The task.
Return the material below in full and exactly.
▼
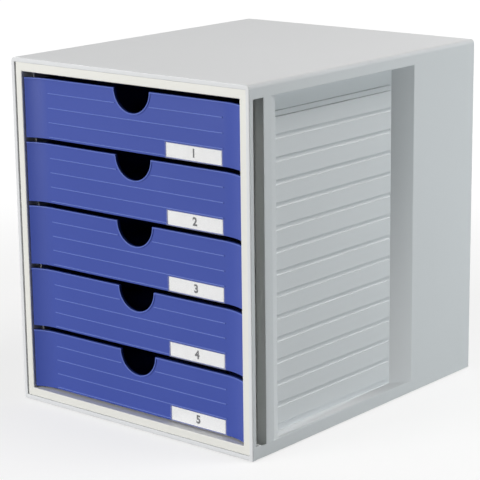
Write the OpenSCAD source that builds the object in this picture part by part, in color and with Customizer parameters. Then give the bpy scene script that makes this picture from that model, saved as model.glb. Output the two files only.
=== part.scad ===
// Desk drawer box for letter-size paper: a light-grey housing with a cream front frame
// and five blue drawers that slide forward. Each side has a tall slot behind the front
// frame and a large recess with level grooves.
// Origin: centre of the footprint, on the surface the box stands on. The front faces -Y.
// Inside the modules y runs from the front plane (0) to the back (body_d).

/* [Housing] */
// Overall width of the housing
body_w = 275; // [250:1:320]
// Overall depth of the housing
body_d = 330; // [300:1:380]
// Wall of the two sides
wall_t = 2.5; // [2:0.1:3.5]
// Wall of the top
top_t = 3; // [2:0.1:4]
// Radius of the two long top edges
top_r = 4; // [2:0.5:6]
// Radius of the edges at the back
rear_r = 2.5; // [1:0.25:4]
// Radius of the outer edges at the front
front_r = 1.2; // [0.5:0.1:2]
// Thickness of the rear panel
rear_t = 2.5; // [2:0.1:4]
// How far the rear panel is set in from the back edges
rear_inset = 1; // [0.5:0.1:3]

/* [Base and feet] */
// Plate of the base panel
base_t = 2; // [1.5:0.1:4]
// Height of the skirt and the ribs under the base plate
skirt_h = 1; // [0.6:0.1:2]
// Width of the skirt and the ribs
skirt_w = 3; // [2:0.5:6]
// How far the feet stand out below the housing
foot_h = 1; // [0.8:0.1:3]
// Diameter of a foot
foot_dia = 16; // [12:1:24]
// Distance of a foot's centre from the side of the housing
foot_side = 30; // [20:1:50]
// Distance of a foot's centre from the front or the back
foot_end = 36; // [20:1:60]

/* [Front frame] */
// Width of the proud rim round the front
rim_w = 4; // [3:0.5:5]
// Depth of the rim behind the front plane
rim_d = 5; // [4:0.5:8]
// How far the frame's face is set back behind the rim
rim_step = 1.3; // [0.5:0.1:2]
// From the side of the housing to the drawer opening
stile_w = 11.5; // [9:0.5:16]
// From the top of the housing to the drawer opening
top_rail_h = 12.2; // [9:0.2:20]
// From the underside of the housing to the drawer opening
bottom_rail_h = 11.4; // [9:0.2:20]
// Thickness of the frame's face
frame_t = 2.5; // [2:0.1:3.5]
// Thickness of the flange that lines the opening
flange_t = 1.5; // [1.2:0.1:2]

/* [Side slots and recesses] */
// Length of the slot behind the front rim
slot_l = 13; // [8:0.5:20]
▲
The response.
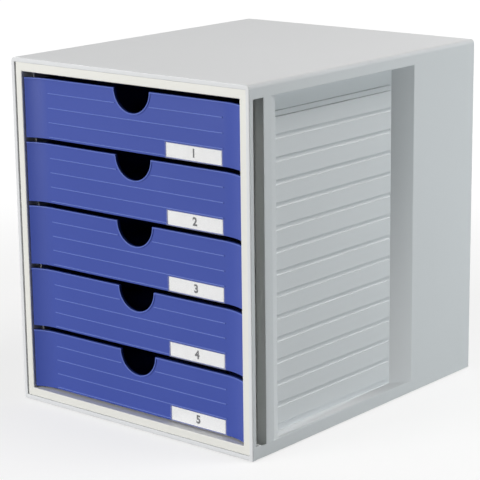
Write the OpenSCAD source that builds the object in this picture part by part, in color and with Customizer parameters. Then give the bpy scene script that makes this picture from that model, saved as model.glb. Output the two files only.
=== part.scad ===
// Desk drawer box for letter-size paper: a light-grey housing with a cream front frame
// and five blue drawers that slide forward. Each side has a tall slot behind the front
// frame and a large recess with level grooves.
// Origin: centre of the footprint, on the surface the box stands on. The front faces -Y.
// Inside the modules y runs from the front plane (0) to the back (body_d).

/* [Housing] */
// Overall width of the housing
body_w = 275; // [250:1:320]
// Overall depth of the housing
body_d = 330; // [300:1:380]
// Wall of the two sides
wall_t = 2.5; // [2:0.1:3.5]
// Wall of the top
top_t = 3; // [2:0.1:4]
// Radius of the two long top edges
top_r = 4; // [2:0.5:6]
// Radius of the edges at the back
rear_r = 2.5; // [1:0.25:4]
// Radius of the outer edges at the front
front_r = 1.2; // [0.5:0.1:2]
// Thickness of the rear panel
rear_t = 2.5; // [2:0.1:4]
// How far the rear panel is set in from the back edges
rear_inset = 1; // [0.5:0.1:3]

/* [Base and feet] */
// Plate of the base panel
base_t = 2; // [1.5:0.1:4]
// Height of the skirt and the ribs under the base plate
skirt_h = 1; // [0.6:0.1:2]
// Width of the skirt and the ribs
skirt_w = 3; // [2:0.5:6]
// How far the feet stand out below the housing
foot_h = 1; // [0.8:0.1:3]
// Diameter of a foot
foot_dia = 16; // [12:1:24]
// Distance of a foot's centre from the side of the housing
foot_side = 30; // [20:1:50]
// Distance of a foot's centre from the front or the back
foot_end = 36; // [20:1:60]

/* [Front frame] */
// Width of the proud rim round the front
rim_w = 4; // [3:0.5:5]
// Depth of the rim behind the front plane
rim_d = 5; // [4:0.5:8]
// How far the frame's face is set back behind the rim
rim_step = 1.3; // [0.5:0.1:2]
// From the side of the housing to the drawer opening
stile_w = 11.5; // [9:0.5:16]
// From the top of the housing to the drawer opening
top_rail_h = 12.2; // [9:0.2:20]
// From the underside of the housing to the drawer opening
bottom_rail_h = 11.4; // [9:0.2:20]
// Thickness of the frame's face
frame_t = 2.5; // [2:0.1:3.5]
// Thickness of the flange that lines the opening
flange_t = 1.5; // [1.2:0.1:2]

/* [Side slots and recesses] */
// Length of the slot behind the front rim
slot_l = 13; // [8:0.5:20]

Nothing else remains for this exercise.